Existing rules are enough for managers to cope with the current liquidity situation, according to a joint report from the
International Capital Market Association (ICMA) and the European Fund and Asset
Management Association (EFAMA).
Requirements included in two pieces of European legislation
create a “robust liquidity management framework” for the continent’s fund
managers, the report stated.
“It is clear that the existing EU regulations and tools available in most European jurisdictions prove both comprehensive and appropriate for liquidity management.”Fixed income assets have become less tradable since the
financial crisis as stringent capital requirements on banks have caused many to
cease their market-making activities.
This development could hurt more than just bond fund managers,
commentators have warned: An
analysis by AllianceBernstein last year indicated that risk parity
strategies could incur heavy losses if a major selloff occurs.
However, ICMA and EFAMA argued that both the Alternative
Investment Fund Management Directive (AIFMD) and the Undertaking for Collective
Investments in Transferable Securities (UCITS) contain sufficient provisions for
liquidity management.
The AIFMD requires managers to conduct regular stress tests
to ascertain their portfolios’ resistance to a liquidity crisis. UCITS rules require
managers to “formulate forecasts and
perform analyses” for new investments in order to understand each new holding’s
contribution to “portfolio composition, liquidity, and risk and reward profile.”

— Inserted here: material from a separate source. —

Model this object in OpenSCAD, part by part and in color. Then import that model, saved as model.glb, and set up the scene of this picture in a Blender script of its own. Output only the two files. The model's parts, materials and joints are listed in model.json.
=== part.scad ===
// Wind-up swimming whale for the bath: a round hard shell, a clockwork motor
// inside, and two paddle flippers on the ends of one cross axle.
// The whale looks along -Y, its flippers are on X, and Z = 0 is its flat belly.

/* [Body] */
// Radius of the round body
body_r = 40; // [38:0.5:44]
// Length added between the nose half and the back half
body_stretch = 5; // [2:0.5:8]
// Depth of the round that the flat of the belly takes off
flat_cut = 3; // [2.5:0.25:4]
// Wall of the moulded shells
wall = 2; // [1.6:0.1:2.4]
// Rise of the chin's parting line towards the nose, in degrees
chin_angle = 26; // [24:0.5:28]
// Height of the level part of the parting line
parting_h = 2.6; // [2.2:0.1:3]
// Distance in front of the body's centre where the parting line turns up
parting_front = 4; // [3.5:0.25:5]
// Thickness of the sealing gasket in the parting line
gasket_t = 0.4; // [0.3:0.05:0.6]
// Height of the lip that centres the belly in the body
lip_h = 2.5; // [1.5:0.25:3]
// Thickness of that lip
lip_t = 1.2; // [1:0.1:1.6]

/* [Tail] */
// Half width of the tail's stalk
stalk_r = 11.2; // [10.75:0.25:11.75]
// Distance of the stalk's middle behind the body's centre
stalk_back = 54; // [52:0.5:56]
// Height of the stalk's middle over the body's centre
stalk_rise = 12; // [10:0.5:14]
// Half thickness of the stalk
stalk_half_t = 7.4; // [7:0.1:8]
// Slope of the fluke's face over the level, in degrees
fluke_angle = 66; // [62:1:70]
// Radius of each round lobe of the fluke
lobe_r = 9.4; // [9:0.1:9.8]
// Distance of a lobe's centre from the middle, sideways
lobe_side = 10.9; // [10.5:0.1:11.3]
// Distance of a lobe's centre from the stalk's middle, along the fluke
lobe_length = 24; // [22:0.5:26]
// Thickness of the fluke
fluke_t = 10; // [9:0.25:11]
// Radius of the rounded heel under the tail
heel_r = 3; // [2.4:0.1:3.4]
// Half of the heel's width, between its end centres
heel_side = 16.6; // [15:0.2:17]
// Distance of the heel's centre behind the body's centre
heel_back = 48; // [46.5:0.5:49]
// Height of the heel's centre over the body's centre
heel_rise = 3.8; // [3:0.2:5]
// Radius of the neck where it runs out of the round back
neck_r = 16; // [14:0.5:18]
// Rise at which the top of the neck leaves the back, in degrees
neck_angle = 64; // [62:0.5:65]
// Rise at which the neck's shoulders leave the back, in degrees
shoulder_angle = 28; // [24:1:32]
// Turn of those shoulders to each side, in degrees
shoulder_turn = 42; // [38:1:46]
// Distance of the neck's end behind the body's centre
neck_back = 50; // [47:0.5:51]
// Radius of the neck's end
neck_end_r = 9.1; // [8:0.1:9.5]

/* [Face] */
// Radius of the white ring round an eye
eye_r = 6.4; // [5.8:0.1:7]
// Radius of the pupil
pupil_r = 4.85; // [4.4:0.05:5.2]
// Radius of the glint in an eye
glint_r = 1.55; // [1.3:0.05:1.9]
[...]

Stress tests and scenario analyses are also required.
In addition to
prescribed liquidity management processes, ICMA and EFAMA said there were
several “non-legislative” options for asset managers to ensure their portfolios
did not become untradeable. These include redemption fees, temporary
restrictions on redemptions, and “in-kind” redemptions. The latter allows large
investors to redeem assets rather than cash, removing the need to trade.
“Through documenting the currently available requirements
and tools it is clear that the existing EU regulations and tools available in
most European jurisdictions prove both comprehensive and appropriate for
liquidity management in both normal and exceptional circumstances and were
positively tested throughout various market conditions,” the report said.
The two associations encouraged managers to make greater use
of extra tools and data outside of the rules prescribed by regulators.